Il faudra, dans le même esprit, arrêter de financer ce modèle social uniquement par le travail, avec de fortes cotisations qui pèsent sur les salariés et sur les employeurs. Comme le modèle social est coûteux, l’État prélève des cotisations salariales et patronales qui renchérissent le coût du travail, ce qui nuit à la compétitivité des entreprises. Au final, nous avons le pire des systèmes : des coûts salariaux parmi les plus élevés d’Europe et des salaires nets parmi les plus faibles avec donc une forte incitation au non-travail. Il est urgent de diminuer le poids des cotisations sociales, patronales ou salariales, pour favoriser la compétitivité et donner plus de pouvoir d’achat aux Français.
Prônez-vous donc le retour de la TVA sociale ?
À titre personnel, j’y suis favorable mais il y en d’autres comme celle de faire en sorte de taxer davantage les importations depuis les pays tiers de l’Europe : ils bénéficient d’avantages qui confinent à la naïveté et fragilisent nos économies. Si la France a perdu un million d’emplois industriels en 20 ans et si son industrie est passée de 20 % du PIB à moins de 10 %, c’est parce que les coûts salariaux ont conduit à un vaste mouvement de délocalisation dans des pays tiers de l’Europe et parce que nous avons une politique commerciale naïve et une politique industrielle très faible. Et aujourd’hui, depuis ces mêmes pays tiers on importe des produits qui sont sources d’émissions de gaz à effet de serre dans le cadre d’une concurrence déloyale pour nos producteurs. C’est ce modèle qu’il faut complètement revoir. Pour cela, il faut diminuer les dépenses publiques, lutter contre les dépenses sociales indues et contre la fraude sociale qui reste massive.
Vous parlez d’un troisième gisement d’économies…
Ce sont les dépenses liées à l’immigration de masse.
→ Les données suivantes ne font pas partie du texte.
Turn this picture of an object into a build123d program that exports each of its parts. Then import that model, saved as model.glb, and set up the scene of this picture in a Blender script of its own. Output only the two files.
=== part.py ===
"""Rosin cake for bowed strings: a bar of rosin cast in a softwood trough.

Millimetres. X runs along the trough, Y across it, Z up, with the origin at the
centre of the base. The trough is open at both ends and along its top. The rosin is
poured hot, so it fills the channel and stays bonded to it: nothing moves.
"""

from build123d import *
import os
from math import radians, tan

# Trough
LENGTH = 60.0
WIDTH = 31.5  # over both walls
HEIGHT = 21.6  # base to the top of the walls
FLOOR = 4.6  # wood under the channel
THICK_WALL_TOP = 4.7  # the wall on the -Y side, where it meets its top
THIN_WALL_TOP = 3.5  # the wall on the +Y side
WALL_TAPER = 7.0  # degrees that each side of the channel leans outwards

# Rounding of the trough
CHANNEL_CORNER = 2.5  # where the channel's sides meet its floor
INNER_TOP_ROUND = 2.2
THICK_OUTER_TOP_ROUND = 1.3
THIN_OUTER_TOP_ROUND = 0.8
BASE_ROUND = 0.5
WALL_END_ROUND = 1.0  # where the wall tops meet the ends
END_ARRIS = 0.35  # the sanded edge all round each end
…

Selon certaines études, elles pourraient atteindre 50 milliards d’euros par an. Là encore, il faudra conduire une réforme par le biais d’un changement de notre Constitution à la suite des décisions ahurissantes du Conseil constitutionnel présidé par M. Fabius : il considère qu’un étranger, dès le premier jour de son arrivée sur notre territoire, doit avoir droit au versement de toutes les prestations sociales, même sans avoir payé un euro de contribution. En 2011, il avait pourtant jugé l’inverse et déclaré conforme à la Constitution un délai minimal de cinq ans de résidence sur le territoire national fixé par le législateur pour l’accès des étrangers en situation régulière au revenu de solidarité active (RSA). Ces décisions relèvent davantage de la politique que du droit…
Vous avez menacé de déposer une motion de censure. Quelles sont les lignes rouges que le gouvernement ne doit pas franchir ? Finalement la motion de censure n’est-elle pas, comme l’arme nucléaire, d’abord un outil de dissuasion ?
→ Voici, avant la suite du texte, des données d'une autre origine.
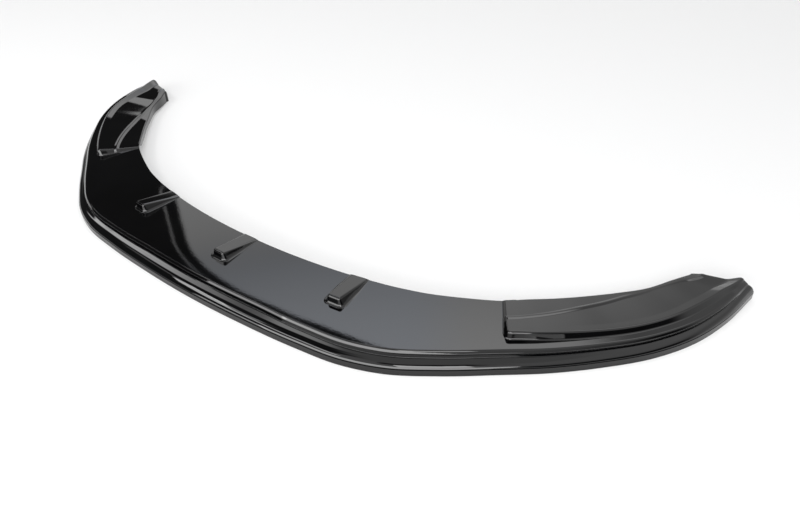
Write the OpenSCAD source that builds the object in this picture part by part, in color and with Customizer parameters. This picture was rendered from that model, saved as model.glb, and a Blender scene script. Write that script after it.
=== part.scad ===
// Front splitter lip: one thin sheet, formed over a tool and trimmed along the bay and the
// bottom edge. A section is lofted from the middle of the front edge round to both tips, three
// wedge ramps stand on the blade, and the same form drawn in by the sheet's thickness is
// taken out from below. Millimetres, Z up, front towards -Y.

/* [Overall] */
// Width from tip to tip
overall_w = 1700; // [1500:10:1900]
// Sweep of the outline, from the middle of the front edge back to the tips
sweep_d = 585; // [520:1:660]
// Thickness of the formed sheet
sheet_t = 4; // [3:0.5:5]

/* [Blade] */
// Width of the blade in the middle, from the front edge to the bay
blade_w = 167; // [150:1:185]
// Height of the flat top of the blade
blade_z = 36; // [33:0.5:40]

/* [Stepped edge] */
// Height of the outer wall, up to the corner that its rounding cuts off
ledge_z = 15; // [12:0.5:17]
// Height of the ledge at the foot of the step
ledge_foot_z = 23; // [21:0.5:25]
// Width of the ledge in the middle
ledge_w = 24.5; // [18:0.5:30]
// Width of the ledge at the tips
ledge_tip_w = 11; // [10:0.5:16]
// Inward lean of the outer wall over its height
wall_lean = 1; // [0.5:0.5:3]
// Inward lean of the step over its height
step_lean = 1; // [0.5:0.5:3]
// Radius of the ledge's outer edge
ledge_r = 11; // [8:0.5:13]
// Radius of the crown along the ledge
crown_r = 24; // [15:1:30]
// Radius along the top of the step
step_r = 7; // [5:0.5:8]
// Radius in the foot of the step and of the pads
foot_r = 3; // [1:0.5:4]

/* [Wing pads] */
// Place where the pads begin, measured along the front edge from the middle
pad_at = 597; // [570:1:625]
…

Notre Constitution offre à l’opposition des outils, qu’il convient bien sûr de manier avec prudence mais que nous ne nous interdisons pas d’utiliser. Je considère qu’il y a trois lignes rouges : l’augmentation des prélèvements obligatoires (nous sommes déjà le pays qui paie le plus d’impôts et de cotisations au monde), la désindexation des pensions de retraites et la réduction de l’accès au soin pour les Français.
En cas de dépôt d’une mention de censure, le Rassemblement National et la NUPES ont déclaré qu’ils se joindraient à vous. Est-ce que ça vous gêne ?
Chaque parlementaire est libre de son vote.
Une fois qu’il y a une majorité pour voter la motion de censure, le gouvernement tombe. Les Républicains sont-ils prêts à gouverner ?
Nous sommes les seuls à être prêts à gouverner. Les Français voient le bilan d’Emmanuel Macron ; ils doivent maintenant juger sur pièce. Je les appelle à la lucidité. Le programme du Rassemblement National ne prône pas le retour à la liberté économique et adhère plutôt à un modèle d’assistanat généralisé. Je rappelle que les députés RN ont voté contre l’obligation des 15 heures d’activité pour les bénéficiaires du RSA. Ils se sont également prononcés pour le retour de 64 à 62 ans de l’âge de départ à la retraite et le maintien des régimes spéciaux. Il s’est aussi opposé à la réforme de l’assurance-chômage. Sur les questions régaliennes aussi bien qu’économiques, particulièrement préoccupantes actuellement, nous avons formulé les réponses les plus pertinentes. Nous avons démontré, lors de la nuit de l’économie, que notre plan était prêt, que nous portions des propositions nouvelles, audacieuses et que nous avions surtout l’ambition de la réforme. Je rappelle que l’année dernière, nous avons bâti un contre-budget avec 25 milliards d’euros d’économie alors que le Gouvernement peine à en trouver 10. Nous avons en outre déposé un projet de loi sur l’immigration qui est prêt à être soumis aux Français par référendum. Nous apportons des réponses à l’augmentation de la violence et à la prolifération du trafic de drogues. Nul ne doute aujourd’hui que nous avons les compétences pour mettre en place nos idées et nos valeurs au service des Français. Nous sommes prêts à reprendre le contrôle pour tout changer.